The four days we spent exploring Vienna last summer were far too short to really get to know this beautiful city, so we decided to go back in the winter, especially to experience the famous Christmas fairs of the Austrian capital.
We took advantage of the low priced flights at the beginning of December and arrived in Vienna even cheaper than we would have done it by the newly introduced Cluj-Vienna train, which also means an about 10 hour ride, while the flight takes only one hour. From the airport we hopped on a bus to the Westbahnhof, as our accommodation was in that area.
The Airbnb apartment we booked was very cool and unexpectedly cheap for Vienna, because we risked a bit this time and chose a newly added one on the website, with no reviews, but it turned out to be a great option. Sometimes you have to rely on luck (or instinct) if you want to get low prices as a tourist. 🙂
After having spent during our last visit a whole day at Schönbrunn – the summer palace of the imperial family, we were keen to see another aristocratic residence, closer to the center and stretched on a more modest territory – that is, for Habsburg standards, because for us, this area too, was huge.
There are actually two buildings on this land, the Upper Belvedere and the Lower Belvedere, built a few years apart, three centuries ago.
Besides the two baroque buildings, there are also the former stables (turned into museums), as well as the orangery (which is now part of a botanical garden). Of course, there is also the traditional beautiful garden with flowers, trees and neat hedges.
In the upper palace functioned one of the first public museums in the world, housing the imperial art gallery two centuries ago. In the last years of the dynasty, the palace served as home for the heir prince Franz Ferdinand, whose assassination in 1914 triggered the First World War.
The buildings were seriously damaged during the Second World War, but they were carefully renovated, presenting themselves now as true architectural jewels.
It is worth visiting both palaces even if it is just to see the buildings from the inside – the gorgeous interiors specific to the Renaissance nobility, but also for the impressive art collections hosted here.
We must also mention the exhibition with the works of Egon Schiele, considered one of the greatest Austrian painters.
Haus der Musik or The House of Music
We came to this place without knowing much about it, and were very pleasantly surprised even before entering the building – the street it is on had music themed Christmas decorations with musical notes.
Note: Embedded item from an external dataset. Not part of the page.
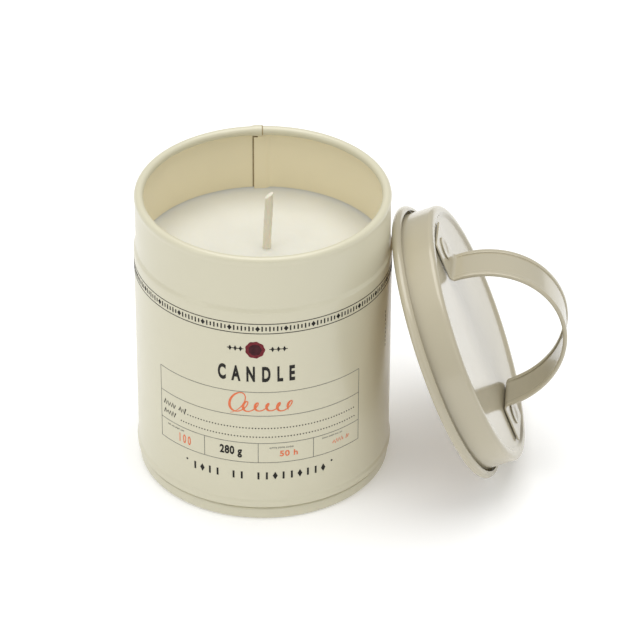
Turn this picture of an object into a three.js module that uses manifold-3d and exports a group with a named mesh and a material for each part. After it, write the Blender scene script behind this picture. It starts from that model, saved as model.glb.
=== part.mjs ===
// Candle tin: a seamed tinplate can filled with wax, and its slip-on lid leaning against the wall.
// Millimetres, +Z up. The lid leans on the +X side, the lock side seam is at the back (+Y).
import * as THREE from 'three';
import { mergeVertices } from 'three/addons/utils/BufferGeometryUtils.js';
import Module from 'manifold-3d';

const wasm = await Module();
wasm.setup();

// ---- driving dimensions ----------------------------------------------------------------------

const SHEET = 0.3;                 // tinplate with its paint
const GAP = 0.3;                   // clearance left between pieces that touch
const ROUND = 40;                  // facets round the tin and the lid
const SMALL_ROUND = 20;            // facets round the small pieces

const tin = {
  height: 94,
  wallRadius: 38.9,                // outside of the printed wall
  neckRadius: 38.35,               // outside of the neck that the lid slips over
  beadRadius: 39.1,                // stop bead under the neck
  beadHeight: 74.5,
  beadFlat: 0.3,                   // half the bead's flat crest
  beadSlope: 0.8,                  // height of each slope beside it
  rimRadius: 38.5,                 // outside of the inward curl
  curlRadius: 1.4,                 // half the curl's thickness
  flareRadius: 39.3,               // small flare just above the base seam
  flareHeight: 5.7,
  flareFlat: 0.4,
  flareSlope: 1.2,
};

const seam = {
  radius: 38.55,                   // outside of the double seam, tucked in under the flare
  pitch: 0.55,                     // from one folded layer to the next
  top: 3.5,                        // where the seam's upper fold starts
  footRound: 1.1,                  // rounding under the outer edge
  panelHeight: 3.3,                // middle of the base plate, held clear of the floor
  stepInner: 27,                   // shallow stiffening step pressed round the base plate
  stepOuter: 33,
  stepDrop: 0.7,
};

const lock = { left: -4.55, right: -0.4, thickness: 0.55, bottom: 7.5, top: 89.5 };

const wax = { radius: 38.3, bottom: 3.8, level: 70.8, meniscus: 0.7 };

const sticker = { radius: 9, thickness: 0.6 };
const sustainer = { radius: 10, ferruleRadius: 1.85, ferruleTop: 11 };
const wick = { radius: 1.25, surface: [1.0, 3.7], tip: [1.7, 4.0, 90.4] };

const lid = {
  skirtRadius: 40.8,
  depth: 12.2,
  curlRadius: 1.45,
  outerRadius: 43.6,               // outside of the outward curl at the open end
  cornerRadius: 1.35,
  rimInner: 38.5,                  // inner edge of the raised rim's flat top
  panelRadius: 37.3,
  panelDrop: 0.9,                  // how far the panel lies below the raised rim
  lean: THREE.MathUtils.degToRad(22.4),
  handleTurn: THREE.MathUtils.degToRad(-7),
};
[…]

This aristocratic palace in the center of the capital houses a museum dedicated to music – perhaps one of the most complete and interesting in the world, which welcomes the visitors with a set of musical steps that make it almost impossible for you to gather all the adulthood you are capable of and stop hopping on them.
We originally thought it was just an institution dedicated to classical music, a chapter where Vienna has a lot of outstanding figures. By the way, in case you didn’t know, Ioan Holender, originary from Timișoara, Romania was the director of the Vienna State Opera for almost two decades, a performance no one had ever achieved in the past.
But, contrary to our expectations, we discovered here a fascinating combination between old and new. On the first floor, visitors can find out about the famous Vienna Philharmonic and watch a concert in a small soundproofed room with perfect acoustics, a mini-cinema in fact. Also, at this level you have the opportunity to create a mini-symphony by throwing some dice and, upon further exploration, to find out that in this palace was placed, about 200 years ago, the first Christmas tree in Vienna – a custom brought here by the German wife of an Austrian duke who lived in this beautiful building.
On the second floor is the sonosphere, one of the most surprising places we have seen. It’s actually a high-tech interactive sound and music exhibition, where you can learn almost everything about how sounds are formed, how the human ear perceives them and how music is created. There is also a room where you can experience and hear the outside world as a baby does from the womb.
The third floor includes the exhibitions dedicated to the great Austrian composers: Joseph Haydn, Wolfgang Amadeus Mozart, Ludwig van Beethoven, Franz Schubert, Johann Strauss, Gustav Mahler, the second Viennese school of Arnold Schönberg, Alban Berg and Anton Webern. There are many personal items that belonged to them, including pieces of furniture, and if you want you can even write your name with musical notes – and, of course, we couldn’t resist the temptation to find out how the symphony of the AZ Travel Tips dream team would sound. 🙂
On the fourth and last floor there are some spaces where you can become a virtual conductor with your own digital orchestra. If you are sitting in the middle of the scene, you are 3D scanned and depending on your movements, a computer generates classical music. There are even chairs from where your companions can watch and applaud you.
We highly recommend this museum, it’s a unique experience and we don’t know another place where you could live it!
Austrian National Library
You may wonder why some tourists would go to visit a library. The reason wasn’t an unrelenting desire for reading (especially since we don’t speak German like, at all), but the interest in the actual building of this institution, which is sensational.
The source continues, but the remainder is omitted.